Thursday, July 2, 2009

Automated Madness


CLEAR

I hate getting lost in the land of automated answering systems!

CLOUDY

Why do you have to punch in your account number, only to have to repeat it again IF you ever get connected to a human being? “Please enter your account number so that we can access your records to make this call more efficient.” NOT!

Why doesn’t every company connect you to a living, sometimes-thinking, perhaps-able-to-help-you, human being if you punch ‘0’? Remember when ‘O’ was for ‘operator’?

Why, when you finally get a human being, is it always the wrong one! “I’m sorry. I’m in tech support. I think you need someone in billing.” Then, they transfer you to yet another automated answering service! Don’t they know how to call co-workers directly?

Why is the option I need NEVER one on the menu? Yesterday I needed, “To report charges to your account for which you are not responsible because some identity theft needs to go to jail, please press 7.”

Where do these calls go? I must have talked to about 16 different people yesterday trying to get a Verizon Internet situation cleared up, and only about 5 of them spoke without heavy, heavy accents. I had to ask 2 to transfer me to someone that I could understand. I’m sorry. But I just don’t hear Indian or Asian accents enough to be able to understand the words that they are saying in English. Are these answering services overseas where taxes and salaries are low?

Our system at work is problematic, too. Every call I get from anyone in any building shows the same return name and number on my phone! It’s a school system, so if a parent misses a call from a teacher at one school, the only number shown on caller ID is the central office. And, of course, the receptionist has no idea who called that parent anymore than I know who has called me. (Leave voice mails, for crying out loud!)

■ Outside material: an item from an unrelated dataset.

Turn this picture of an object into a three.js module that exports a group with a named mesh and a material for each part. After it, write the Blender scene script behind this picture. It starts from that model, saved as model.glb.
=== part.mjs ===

I was on the phone so long yesterday that my battery ran down and the phone ran hot. I feared damage to my ear, but feared having to start the whole process over from scratch worse! I don’t know that my blood pressure rose, but I do know that I got angry. If my call was “monitored for quality control purposes,” I know no one heard any cursing. THAT took a lot of self-control!

If, by using these systems, our bills stay smaller, then I’ll shut up and put up with it. It sure is wonderful, however, to be able to explain from the get-go what you need and be directed to the one and only person in the building who can solve your problem. Today I had to call the Retirement Systems of Alabama, a huge bureaucracy with great potential to make my blood boil. Not only did a human being answer the phone, but we had a very pleasant exchange and she connected me to an equally pleasant lady who answered my questions. If I hadn’t chit-chatted a little with these pleasant ladies, my call would have taken two minutes. If it's possible there, it should be possible anywhere.

1 comment:

  1. Great rant! I have those days too. And you are right - what happened to customer service that it is okay to be passed through automated message after automated message only to get the wrong person, or give your details over again?!